A preference share may and generally will carry a prior right to receive an annual dividend of fixed
amount, say 6% of the share's nominal value. Ordinary and preference shares are deemed to have
identical rights. However, a company's articles or resolutions may create differences between them.
As regards the priority dividend entitlement, four points should be noted.
(a) The right is merely to receive a dividend at the specified rate before any other dividend may be
paid or declared. It is not a right to compel the company to pay the dividend. The company can
decline to pay the dividend if it decides to transfer available profits to reserves instead of using the
profits to pay the preference dividend.
(b) The right to receive a preference dividend is deemed to be cumulative unless the contrary is
stated. If, therefore, a 6% dividend is not paid in Year 1, the priority entitlement is normally carried
forward to Year 2, increasing the priority right for that year to 12% – and so on.
When arrears of cumulative dividend are paid, the holders of the shares at the time when the
dividend is declared are entitled to the whole of it even though they did not hold the shares in the
year to which the arrears relate. An intention that preference shares should not carry forward an
entitlement to arrears is usually expressed by the word 'non-cumulative'.
(c) If a company which has arrears of unpaid cumulative preference dividends goes into
liquidation, the preference shareholders cease to be entitled to the arrears unless:
(i) A dividend has been declared though not yet paid when liquidation commences.
(ii) The articles (or other terms of issue) expressly provide that in a liquidation arrears are to
be paid in priority to return of capital to members.
(d) Holders of preference shares have no entitlement to participate in any additional dividend over
and above their specified rate. If, for example, a 6% dividend is paid on 6% preference shares,
the entire balance of available profit may then be distributed to the holders of ordinary shares.
This rule also may be expressly overridden by the terms of issue. For example, the articles may
provide that the preference shares are to receive a priority 6% dividend and are also to participate
equally in any dividends payable after the ordinary shares have received a 6% dividend. Preference
shares with these rights are called participating preference shares.

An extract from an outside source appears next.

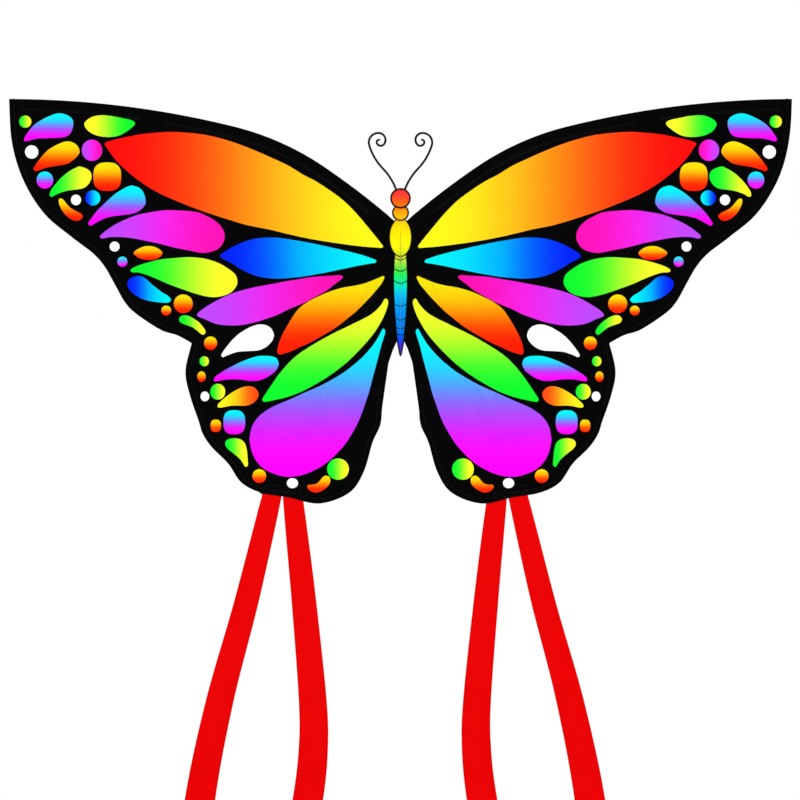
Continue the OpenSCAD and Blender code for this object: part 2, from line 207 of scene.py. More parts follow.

In all other respects preference shares carry the same rights as ordinary shares unless otherwise stated.
If they do rank equally they carry the same rights, no more and no less, to return of capital, distribution of
surplus assets and voting. In practice, it is unusual to issue preference shares on this basis. More usually, it
is expressly provided that:
(a) The preference shares are to carry a priority right to return of capital.
(b) They are not to carry a right to vote, or voting is permitted in specified circumstances. For
example failure to pay the preference dividend, variation of their rights or a resolution to wind up.
When preference shares carry a priority right to return of capital the result is that:
(a) The amount paid up on the preference shares, say £1 on each £1 share, is to be repaid in
liquidation before anything is repaid to ordinary shareholders.
(b) Unless otherwise stated, the holders of the preference shares are not entitled to share in surplus
assets when the ordinary share capital has been repaid.

3.3.1 Advantages and disadvantages of preference shares


The advantages of preference shares are greater security of income and (if they carry priority in
repayment of capital) greater security of capital. However in a period of persistent inflation, the benefit of
entitlement to fixed income and to capital fixed in money terms is an illusion.
A number of other drawbacks and pitfalls, such as loss of arrears, winding up and enforced payment,
have been indicated above. Preference shares may be said to fall between the two stools of risk and
reward (as seen in ordinary shares) and security (debentures).